28 December - On a dull grey morning there are just a few traces of snow left after it rained during the night, and with the outside thermometer showing +4.6C at 9am I suspect it will be all gone by the end of the day.
It was a gloomy, overcast, damp morning, but at least there was a bit of brightness to be seen in the form of a solitary male Siskin that visited the feeders briefly - this time preferring the Nyjer seed.
31 December - A cold December is coming to an end on a somewhat milder note. Since that last entry the temperature continued to rise until it reached over 9C in our driveway in the afternoon of the 29th. Despite that, it took until yesterday to finally melt the last patch of ice in the big pond, and the small remnant of the snow that I had piled up in the corner of the front parking area before Christmas. Today it has crept up from a low of just under 5C to just over 7C at dusk.

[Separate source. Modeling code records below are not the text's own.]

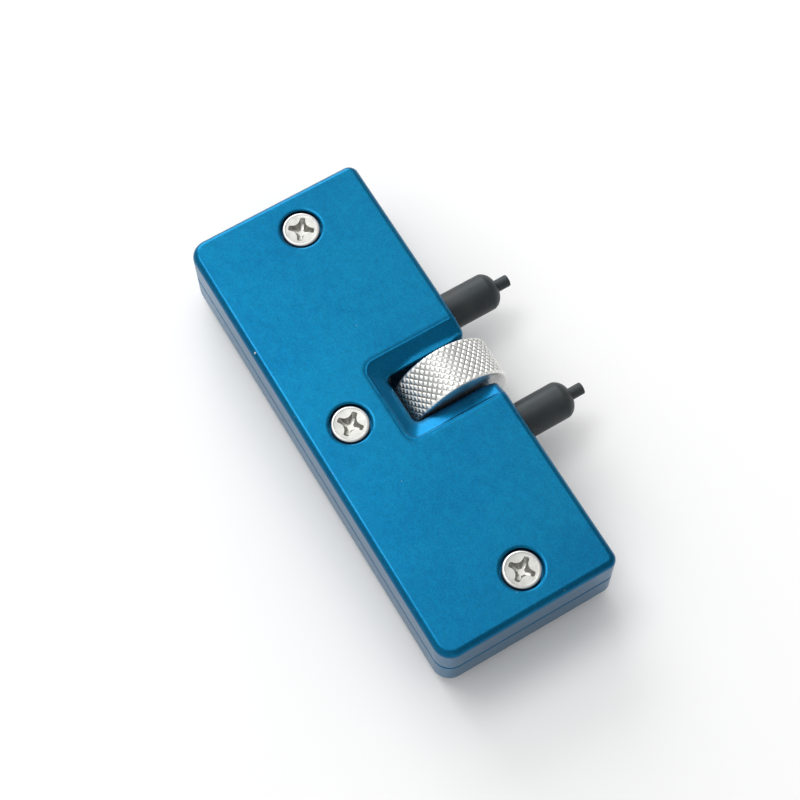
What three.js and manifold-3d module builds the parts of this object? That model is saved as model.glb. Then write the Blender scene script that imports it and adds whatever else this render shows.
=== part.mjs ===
// A pocket case back opener for watches: two cast half shells, a left-and-right-handed lead screw
// turned by a knurled thumbwheel, and two jaws whose stepped pins grip the notches of a case back.
//
// Millimetres, +Z up. X runs along the case, +Y points out past the jaw edge. The parts are placed
// around the middle of the case, and the whole tool is then moved so that its origin lies below the
// middle of its overall box, on the plane under the thumbwheel.

import * as THREE from "three";
import Module from "manifold-3d";
import { mergeVertices } from "three/addons/utils/BufferGeometryUtils.js";

const wasm = await Module();
wasm.setup();

// ---- Driving dimensions ----

// Clearances
const fitGap = 0.3; // between pieces that rest on each other
const runningGap = 0.2; // around a journal, on the radius
const partingGap = 0.3; // between the two half shells
const cutOvershoot = 1; // how far a cutting tool runs past the face that it opens

// Case
const caseLength = 70;
const caseDepth = 27.1; // rear edge to jaw edge
const jawCorner = 1.5; // radius of the upright corners at the jaw edge
const rearCorner = 2.6; // radius of the upright corners at the rear edge
const caseEdge = 1; // radius of the edges around the top and bottom faces
const plateWall = 1.9; // top and bottom plates over the jaw channel
const jawWall = 1.2; // wall along the jaw edge
const endWall = 3; // walls at the short ends
const rearWall = 2; // wall along the rear edge
const channelWall = 2; // wall behind the jaw channel

// Window for the thumbwheel
const wheelSideGap = 0.7; // each side of the wheel
const wheelRearGap = 0.4; // behind the wheel
const windowCorner = 0.9; // corner radius at the back of the window
const mouthCorner = 0.9; // corner radius where the window opens through the jaw edge
const windowRib = 1.35; // wall between the window and the jaw channel
const bevelSide = 3; // width of the sloping border beside the window
const bevelRear = 2.6; // width of the sloping border behind the window
const bevelDrop = 1.5; // depth of the sloping border at its inner lip

// Thumbwheel
const wheelRadius = 7.4;
const wheelWidth = 6.5;
const wheelEdge = 0.5; // chamfer beside the knurled band
const wheelShift = 0.35; // the wheel stands this far towards +X in its window

// Lead screw
const threadRadius = 1.75;
const journalRadius = 1.25;
const screwHubRadius = 2.25; // plain middle under the wheel
const screwEdge = 0.25; // chamfer on the ends

// Bearings
const bearingLength = 3;
const washerThickness = 0.5;
const washerRadius = 2.6;

// Jaws
const carrierCheek = 0.7; // metal beside the pin's bore
const carrierRoof = 0.5; // metal above and below the pin's bore
const carrierDepth = 6.9; // across the channel
const carrierEdge = 0.4; // chamfer on the upright corners
const jawOpening = 0.4; // how far each jaw is modelled from its closed place
const threadGap = 0.3; // around the thread, on the radius

// Pins
const pinRadius = 2.75;
const pinReach = 7.6; // full-width body past the jaw edge
const pinEdge = 0.35; // rounding at the front of the body
const shoulderLength = 1.1; // cone between body and tip
const shoulderRadius = 1.05; // where the cone ends
const tipRadius = 0.88;
const tipLength = 2.05;
const tipEdge = 0.15;
const slotGap = 0.35; // around the pin in the slot, on the radius

// Case screws
const headRadius = 2.66;
const headHeight = 1.7;
const headEdge = 0.3; // chamfer around the head
const headSink = 0.1; // the head lies this far below the top face
const shankRadius = 1.5;
const shankLength = 8;
const counterboreGap = 0.3; // around the head, on the radius
const counterboreRim = 0.3; // broken edge of the counterbore
const crossLength = 3.2; // cross recess, tip to tip
const crossWidth = 0.75;
const crossDepth = 1.1;
const crossFoot = 0.35; // radius at the bottom of the recess
const endScrewInset = 5.7; // from the short end of the case
const middleScrewLand = 2.04; // flat between the window's border and the counterbore
const screwTurns = { left: 53, middle: 40, right: 36 }; // how far each recess is turned, in degrees

// Threaded inserts
const insertRadius = 2.3;
const insertLength = 4;
const insertWall = 0.4; // between an insert's pocket and the jaw channel

// Dowels
const dowelRadius = 1.25;
const dowelLength = 6;
const dowelEndInset = 6.5; // from the short end of the case
const dowelRearInset = 5.05; // from the rear edge of the case

// Set screw of the wheel
const grubRadius = 1.25;
const grubLength = 3;
const socketRadius = 0.75; // across the corners of the hexagon
const socketDepth = 1.2;

// Rear pockets that lighten each shell
const pocketWidth = 5.2;
const pocketWall = 1.8; // between two pockets, and between the first and the window

// Number of flat steps around a turned shape
const fineSteps = 36;
const plainSteps = 20;

// ---- Sizes that follow ----

const halfLength = caseLength / 2;
const halfDepth = caseDepth / 2;
const carrierLength = 2 * (pinRadius + fitGap + carrierCheek);
const carrierHeight = 2 * (pinRadius + fitGap + carrierRoof);
const channelHeight = carrierHeight + 2 * fitGap;
const caseHeight = channelHeight + 2 * plateWall; // both shells together
const halfHeight = caseHeight / 2;
const channelDepth = carrierDepth + 2 * fitGap;
const channelFront = halfDepth - jawWall;
const channelRear = channelFront - channelDepth;
const axisY = channelFront - channelDepth / 2;
const windowHalf = wheelWidth / 2 + wheelSideGap;
const windowRear = axisY - wheelRadius - wheelRearGap;
const channelStart = windowHalf + windowRib;
const channelEnd = halfLength - endWall;
const bearingMiddle = channelEnd - fitGap - bearingLength / 2;
const washerMiddle = bearingMiddle - bearingLength / 2 - fitGap - washerThickness / 2;
const threadEnd = washerMiddle - washerThickness / 2 - fitGap;
const journalEnd = channelEnd - fitGap;
const threadHoleRadius = threadRadius + threadGap;
const closedJawOffset = channelStart + fitGap + carrierLength / 2; // from the middle to each pin
const openJawOffset = threadEnd - carrierLength / 2;
const jawOffset = closedJawOffset + jawOpening;
const pinFront = halfDepth - axisY + pinReach;
const tipEnd = pinFront + shoulderLength + tipLength;
const screwSeat = halfHeight - headSink;
const counterbore = headRadius + counterboreGap;
const endScrewX = halfLength - endScrewInset;
const endScrewY = channelRear - insertWall - fitGap - insertRadius;
const middleScrewY = windowRear - bevelRear - middleScrewLand - counterboreRim - counterbore;
const insertTop = -(partingGap + fitGap) / 2;
const dowelX = halfLength - dowelEndInset;
const dowelY = dowelRearInset - halfDepth;
const pocketPitch = pocketWidth + pocketWall;
const firstPocketX = windowHalf + pocketWall + pocketWidth / 2;
const lastPocketX = endScrewX - counterbore - counterboreRim - pocketWidth / 2;
const pocketCount = 1 + Math.floor((lastPocketX - firstPocketX) / pocketPitch);

// ---- Finishes ----

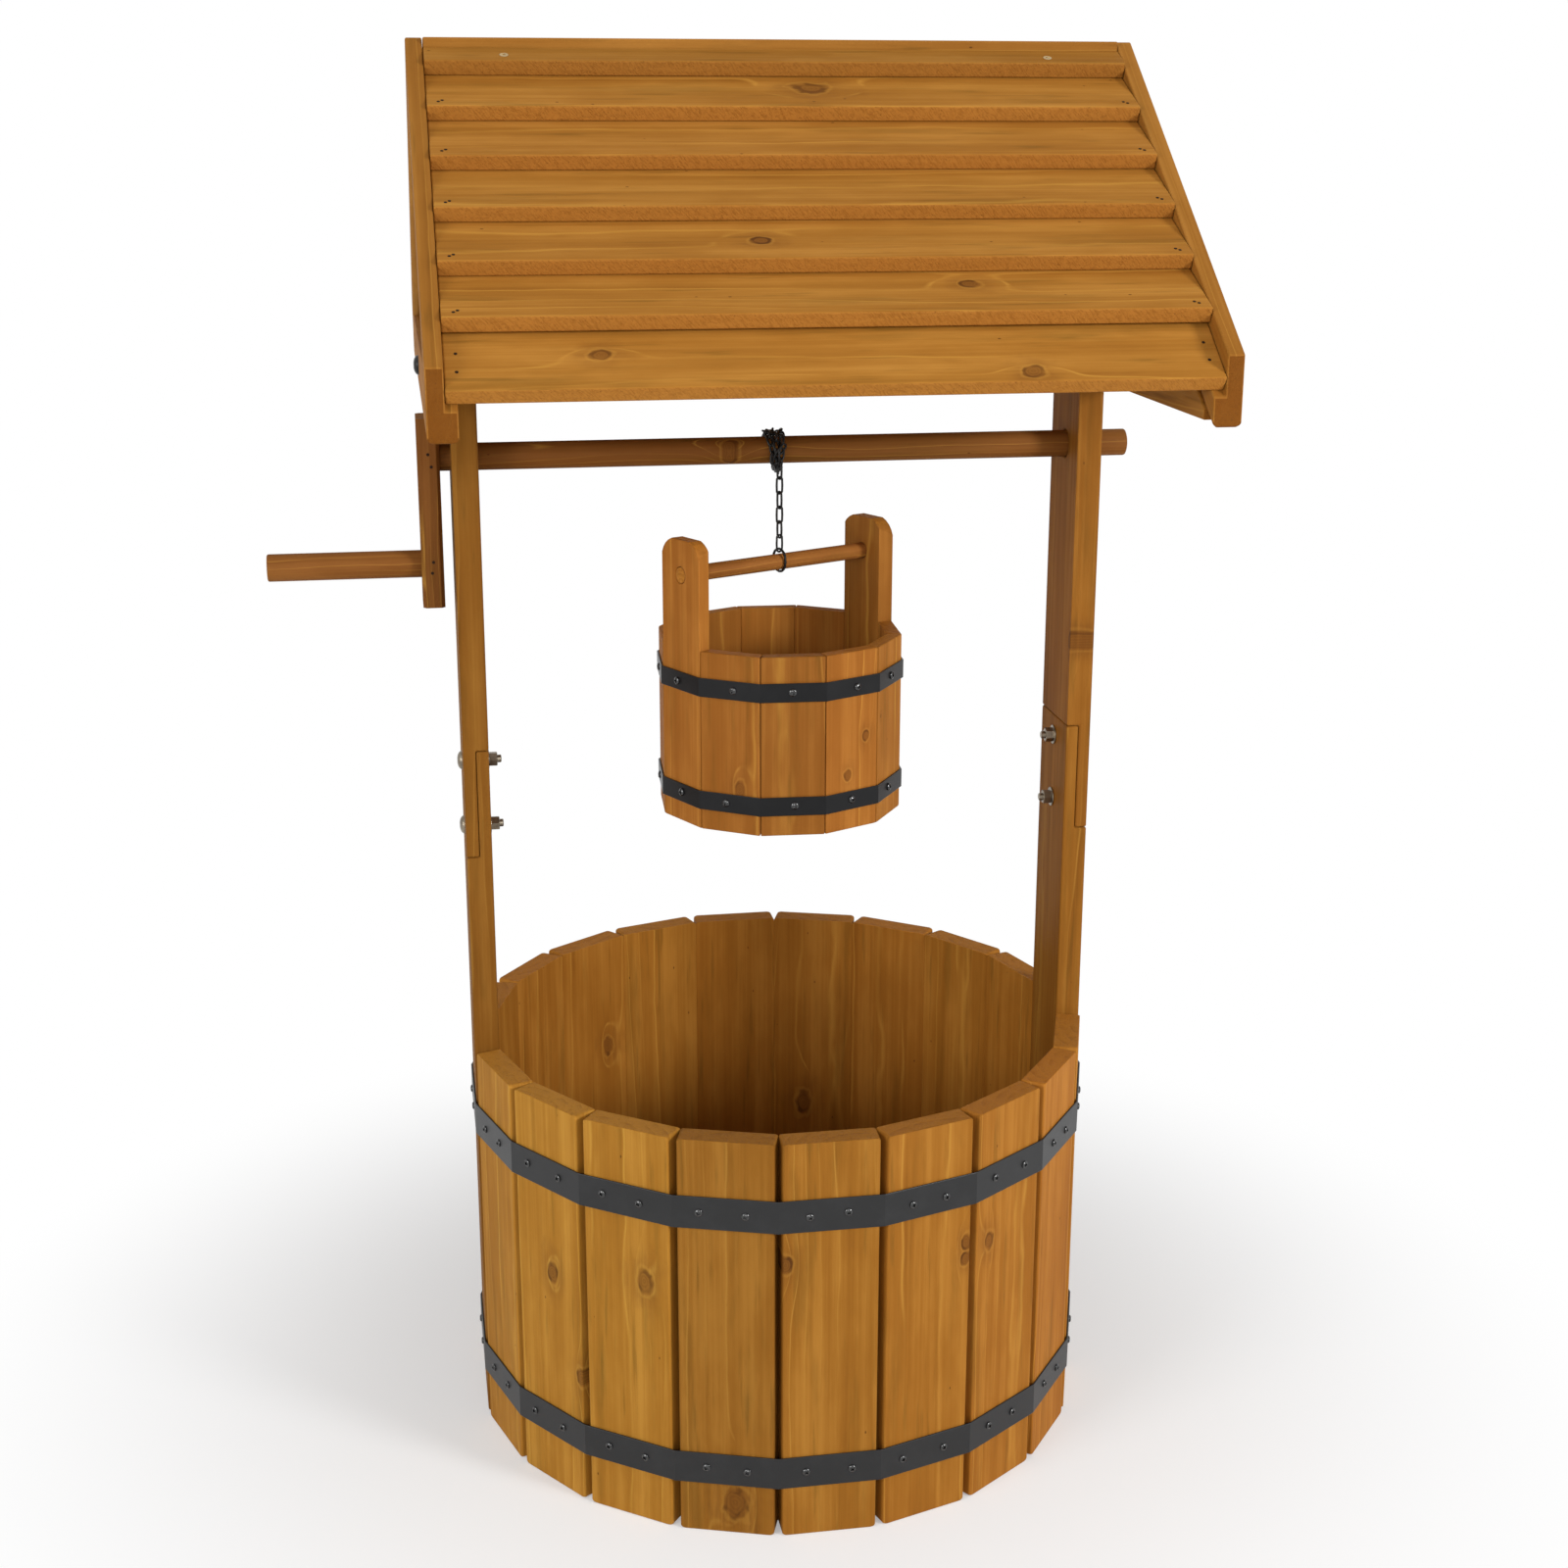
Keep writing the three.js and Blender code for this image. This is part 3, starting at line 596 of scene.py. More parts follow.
def board(node: str, timber: Timber, material: Stain, round_over: float = 0.9 * MM,
          body: Body = Body.PLANTER, shading: Shading = Shading.FLAT, piece: Piece | None = None) -> None:
    """Makes a wooden piece from its node: eased edges, grain and stain.

    Args:
        node: The node that the piece stands for.
        timber: How the piece was cut from its log.
        material: The stain.
        round_over: Width of the eased edges.
        body: What the piece moves with.
        shading: Flat, or smooth for a turned piece.
        piece: The node's copy, where it has been shaped further.
    """
    piece = piece or solid_copy(node, f"{node}_wood")
    ease(piece, round_over)
    shade(piece, shading)
    timber.lay(piece)
    dress(piece, material, body, node)


def turned(direction: Vector, spin: float = 0.0) -> Matrix:
    """A turn that takes +Z to a direction, after a spin about +Z."""
    return direction.to_track_quat("Z", "Y").to_matrix().to_4x4() @ Matrix.Rotation(spin, 4, "Z")


# Fasteners


@dataclass(frozen=True)
class Head:
    """A round or hexagonal head, in millimetres: a blank, steps up its top, a cross recess, an eased edge."""

    radius: float
    height: float
    sides: int
    steps: tuple[tuple[float, float], ...] = ()
    recess: float = 0.0
    edge: float = 0.0
    lift: float = 0.0
    recess_reach: float = 2.2
    recess_middle: float = 0.3
    recess_waist: float = 0.6

    def build(self) -> Piece:
        """Models the head over z = 0."""
        radius, height = self.radius * MM, self.height * MM
        bpy.ops.object.select_all(action="DESELECT")
        bpy.ops.mesh.primitive_cylinder_add(vertices=self.sides, radius=radius, depth=height,
                                            location=(0, 0, height / 2))
        piece = bpy.context.active_object
        bpy.ops.object.transform_apply(location=True, rotation=True, scale=True)
        if self.edge:
            ease(piece, self.edge * MM)
        with editing(piece):
            pick(piece, "FACE", lambda face: face.normal.z > 0.9 and face.center.z > height - HAIR)
            for inset, rise in self.steps:
                bpy.ops.mesh.inset(thickness=inset * MM, depth=0.0)
                bpy.ops.transform.translate(value=(0, 0, rise * MM))
        if self.recess:
            self.sink_cross(piece)
        piece.location.z = self.lift * MM
        return piece

    def sink_cross(self, piece: Piece) -> None:
        """Draws the flat top in between four arms and sinks the cross that they leave."""
        top = max(corner.co.z for corner in piece.data.vertices) - HAIR

        def on_waist(corner: bpy.types.MeshVertex) -> bool:
            """Whether a corner of the top lies between the arms."""
            bearing = round(math.degrees(math.atan2(corner.co.y, corner.co.x)))
            return corner.co.z > top and corner.co.xy.length < self.recess_reach * MM and bearing % 90 != 0

        with editing(piece):
            pick(piece, "VERT", on_waist)
            bpy.ops.transform.resize(value=(self.recess_waist, self.recess_waist, 1.0), center_override=(0, 0, 0))
            middle = self.recess_middle * MM
            pick(piece, "FACE", lambda face: face.center.z > top and face.center.xy.length < middle)
            bpy.ops.mesh.extrude_region_move(TRANSFORM_OT_translate={"value": (0, 0, -self.recess * MM)})


class Fastener(Enum):
    """Kinds of fasteners, each as the heads that it is made of; a nut has its washer and the bolt's end."""

    SCREW = (Head(2.9, 0.7, 12, ((0.45, 0.55), (0.55, 0.3)), recess=1.3), )
    FLAT_SCREW = (Head(3.1, 0.3, 12, ((1.2, 0.0), ), recess=2.2), )
    NAIL = (Head(1.15, 0.15, 10, ((0.3, 0.12), )), )
    BOLT_HEAD = (Head(7, 0.8, 20, ((0.9, 1.3), (1.7, 1.0), (2.0, 0.5))), )
    NUT = (Head(7.5, 1.2, 24, edge=0.3), Head(5.6, 6.0, 6, ((0.5, 0.35), ), lift=1.1),
           Head(3.0, 9.0, 16, ((0.6, 0.5), ), lift=1.0))


@dataclass
class Fasteners:
    """Fasteners of all kinds, each kind modelled once and copied."""

    made: dict[Fastener, Piece] = field(default_factory=dict)

    def set_in(self, kind: Fastener, places: Iterable[tuple[Vector, Vector]], name: str, seed: int) -> Piece:
        """Copies one kind of fastener to its places and joins the copies.

        Args:
            kind: The kind.
            places: Foot and direction of each one.
            name: Name of the joined piece.
            seed: Seed of the heads' spins.

        Returns:
            The joined piece.
        """
        chance = random.Random(seed)
        if kind not in self.made:
            self.made[kind] = join([head.build() for head in kind.value], kind.name)
        copies = []
        for foot, direction in places:
            one = copy_of(self.made[kind], name)
            one.matrix_world = Matrix.Translation(foot) @ turned(direction, chance.uniform(0, math.tau))
            copies.append(one)
        piece = join(copies, name)
        shade(piece, Shading.ROUND)
        return piece

    def clear(self) -> None:
        """Removes the patterns."""
        for pattern in self.made.values():
            bpy.data.objects.remove(pattern)


FASTENERS = Fasteners()


def toward(azimuth: float) -> Vector:
    """The level direction at an azimuth in radians from +X."""
    return Vector((math.cos(azimuth), math.sin(azimuth), 0))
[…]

The weather has remained grey and feeling damp, although there has been no more rain since the 28th.
I've seen a solitary Siskin here just twice since I took that last photograph, and yesterday, when it was just too gloomy to consider pressing a shutter, a trio of Long-tailed Tits appeared for just a minute or so.
While we have had a great success with the nesting of the Swifts this year and two very enjoyable stays down on the Lizard Peninsular, overall it's been a disappointing period with large gaps in the diary, August being lost completely, and the garden suffering the worst neglect for many years.
It's no good pretending to make New Year's resolutions that may or may not be kept, but after several moments when I considered closing down the diary I've prepared the main directories etc that I'm going to need for it for both 2011 and 2012! There is a problem that still needs solving. I cannot make out why the website counter, after many years of reliable service has become so unreliable over the last few months. I will probably remove it until I can sort out a solution.